## GIVEN MATERIAL
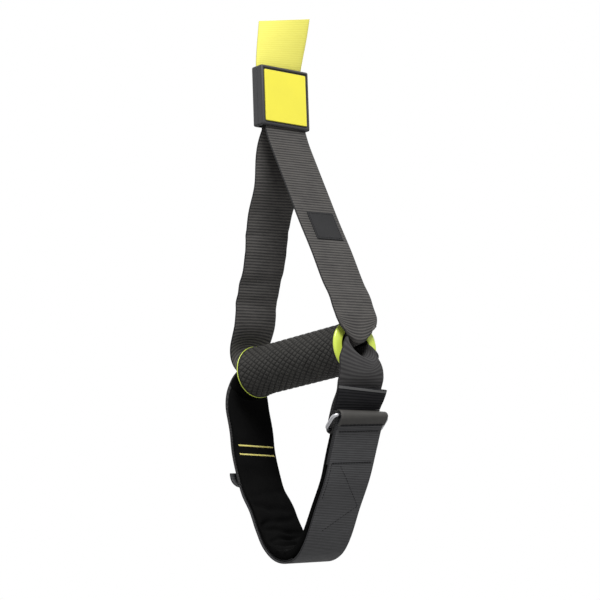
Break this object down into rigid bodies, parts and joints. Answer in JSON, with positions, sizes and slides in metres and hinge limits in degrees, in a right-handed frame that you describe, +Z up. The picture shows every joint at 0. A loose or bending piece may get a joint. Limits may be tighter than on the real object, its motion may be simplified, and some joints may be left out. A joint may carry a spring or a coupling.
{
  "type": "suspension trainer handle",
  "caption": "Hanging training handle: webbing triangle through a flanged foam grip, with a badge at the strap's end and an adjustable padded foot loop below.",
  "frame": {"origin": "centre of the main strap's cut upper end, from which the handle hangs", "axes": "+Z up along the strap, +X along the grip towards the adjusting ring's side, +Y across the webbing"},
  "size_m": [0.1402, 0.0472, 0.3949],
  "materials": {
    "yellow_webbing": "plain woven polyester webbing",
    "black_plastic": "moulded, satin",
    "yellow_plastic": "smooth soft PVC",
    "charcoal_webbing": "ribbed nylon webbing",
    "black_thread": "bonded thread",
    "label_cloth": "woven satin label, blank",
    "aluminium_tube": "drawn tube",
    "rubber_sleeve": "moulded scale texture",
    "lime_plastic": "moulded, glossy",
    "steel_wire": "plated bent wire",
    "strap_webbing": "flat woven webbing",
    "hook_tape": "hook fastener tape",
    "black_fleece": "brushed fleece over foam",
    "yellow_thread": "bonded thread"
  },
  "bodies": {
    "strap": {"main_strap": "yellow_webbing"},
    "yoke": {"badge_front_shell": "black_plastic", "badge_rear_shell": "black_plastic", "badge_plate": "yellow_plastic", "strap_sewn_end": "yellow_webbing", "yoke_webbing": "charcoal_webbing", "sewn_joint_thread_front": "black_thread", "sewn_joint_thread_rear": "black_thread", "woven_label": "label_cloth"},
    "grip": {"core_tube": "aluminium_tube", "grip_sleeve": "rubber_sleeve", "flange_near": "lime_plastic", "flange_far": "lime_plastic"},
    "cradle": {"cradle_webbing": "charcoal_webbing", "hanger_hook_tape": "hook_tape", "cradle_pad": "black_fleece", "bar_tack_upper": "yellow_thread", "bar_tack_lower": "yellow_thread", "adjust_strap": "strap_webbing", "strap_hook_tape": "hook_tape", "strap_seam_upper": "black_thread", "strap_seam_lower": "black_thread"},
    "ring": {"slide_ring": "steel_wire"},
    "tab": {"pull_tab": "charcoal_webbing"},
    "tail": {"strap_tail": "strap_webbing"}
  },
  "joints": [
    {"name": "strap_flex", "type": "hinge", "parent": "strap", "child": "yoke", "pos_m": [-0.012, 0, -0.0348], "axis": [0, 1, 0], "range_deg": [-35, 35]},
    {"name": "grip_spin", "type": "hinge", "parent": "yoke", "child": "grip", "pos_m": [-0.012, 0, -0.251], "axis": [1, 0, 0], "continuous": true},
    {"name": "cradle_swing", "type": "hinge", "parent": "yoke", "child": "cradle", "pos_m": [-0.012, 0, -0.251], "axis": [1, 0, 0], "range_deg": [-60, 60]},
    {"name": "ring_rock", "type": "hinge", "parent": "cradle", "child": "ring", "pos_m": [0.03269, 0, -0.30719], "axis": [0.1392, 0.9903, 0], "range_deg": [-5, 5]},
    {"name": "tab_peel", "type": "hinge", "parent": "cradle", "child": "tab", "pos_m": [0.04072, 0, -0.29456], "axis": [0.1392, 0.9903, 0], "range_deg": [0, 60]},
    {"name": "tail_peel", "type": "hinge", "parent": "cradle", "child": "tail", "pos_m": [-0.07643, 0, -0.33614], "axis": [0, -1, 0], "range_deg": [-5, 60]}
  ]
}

## PROMPT
Write out the whole listing again. Match it word for word.

## SOLUTION FOR THIS TASK
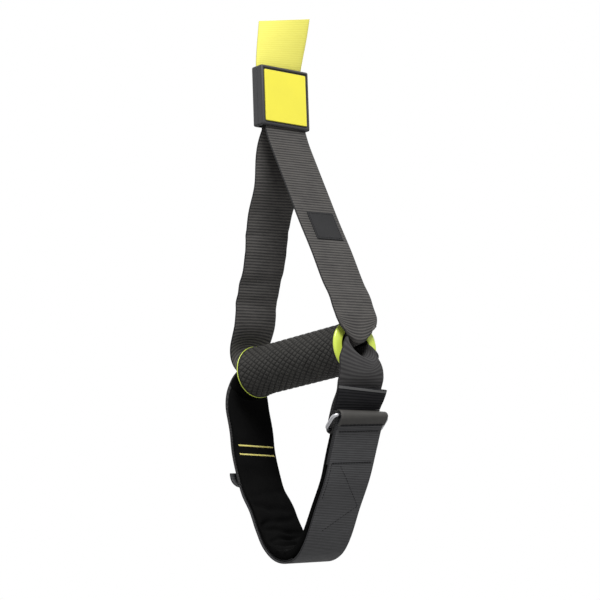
Break this object down into rigid bodies, parts and joints. Answer in JSON, with positions, sizes and slides in metres and hinge limits in degrees, in a right-handed frame that you describe, +Z up. The picture shows every joint at 0. A loose or bending piece may get a joint. Limits may be tighter than on the real object, its motion may be simplified, and some joints may be left out. A joint may carry a spring or a coupling.
{
  "type": "suspension trainer handle",
  "caption": "Hanging training handle: webbing triangle through a flanged foam grip, with a badge at the strap's end and an adjustable padded foot loop below.",
  "frame": {"origin": "centre of the main strap's cut upper end, from which the handle hangs", "axes": "+Z up along the strap, +X along the grip towards the adjusting ring's side, +Y across the webbing"},
  "size_m": [0.1402, 0.0472, 0.3949],
  "materials": {
    "yellow_webbing": "plain woven polyester webbing",
    "black_plastic": "moulded, satin",
    "yellow_plastic": "smooth soft PVC",
    "charcoal_webbing": "ribbed nylon webbing",
    "black_thread": "bonded thread",
    "label_cloth": "woven satin label, blank",
    "aluminium_tube": "drawn tube",
    "rubber_sleeve": "moulded scale texture",
    "lime_plastic": "moulded, glossy",
    "steel_wire": "plated bent wire",
    "strap_webbing": "flat woven webbing",
    "hook_tape": "hook fastener tape",
    "black_fleece": "brushed fleece over foam",
    "yellow_thread": "bonded thread"
  },
  "bodies": {
    "strap": {"main_strap": "yellow_webbing"},
    "yoke": {"badge_front_shell": "black_plastic", "badge_rear_shell": "black_plastic", "badge_plate": "yellow_plastic", "strap_sewn_end": "yellow_webbing", "yoke_webbing": "charcoal_webbing", "sewn_joint_thread_front": "black_thread", "sewn_joint_thread_rear": "black_thread", "woven_label": "label_cloth"},
    "grip": {"core_tube": "aluminium_tube", "grip_sleeve": "rubber_sleeve", "flange_near": "lime_plastic", "flange_far": "lime_plastic"},
    "cradle": {"cradle_webbing": "charcoal_webbing", "hanger_hook_tape": "hook_tape", "cradle_pad": "black_fleece", "bar_tack_upper": "yellow_thread", "bar_tack_lower": "yellow_thread", "adjust_strap": "strap_webbing", "strap_hook_tape": "hook_tape", "strap_seam_upper": "black_thread", "strap_seam_lower": "black_thread"},
    "ring": {"slide_ring": "steel_wire"},
    "tab": {"pull_tab": "charcoal_webbing"},
    "tail": {"strap_tail": "strap_webbing"}
  },
  "joints": [
    {"name": "strap_flex", "type": "hinge", "parent": "strap", "child": "yoke", "pos_m": [-0.012, 0, -0.0348], "axis": [0, 1, 0], "range_deg": [-35, 35]},
    {"name": "grip_spin", "type": "hinge", "parent": "yoke", "child": "grip", "pos_m": [-0.012, 0, -0.251], "axis": [1, 0, 0], "continuous": true},
    {"name": "cradle_swing", "type": "hinge", "parent": "yoke", "child": "cradle", "pos_m": [-0.012, 0, -0.251], "axis": [1, 0, 0], "range_deg": [-60, 60]},
    {"name": "ring_rock", "type": "hinge", "parent": "cradle", "child": "ring", "pos_m": [0.03269, 0, -0.30719], "axis": [0.1392, 0.9903, 0], "range_deg": [-5, 5]},
    {"name": "tab_peel", "type": "hinge", "parent": "cradle", "child": "tab", "pos_m": [0.04072, 0, -0.29456], "axis": [0.1392, 0.9903, 0], "range_deg": [0, 60]},
    {"name": "tail_peel", "type": "hinge", "parent": "cradle", "child": "tail", "pos_m": [-0.07643, 0, -0.33614], "axis": [0, -1, 0], "range_deg": [-5, 60]}
  ]
}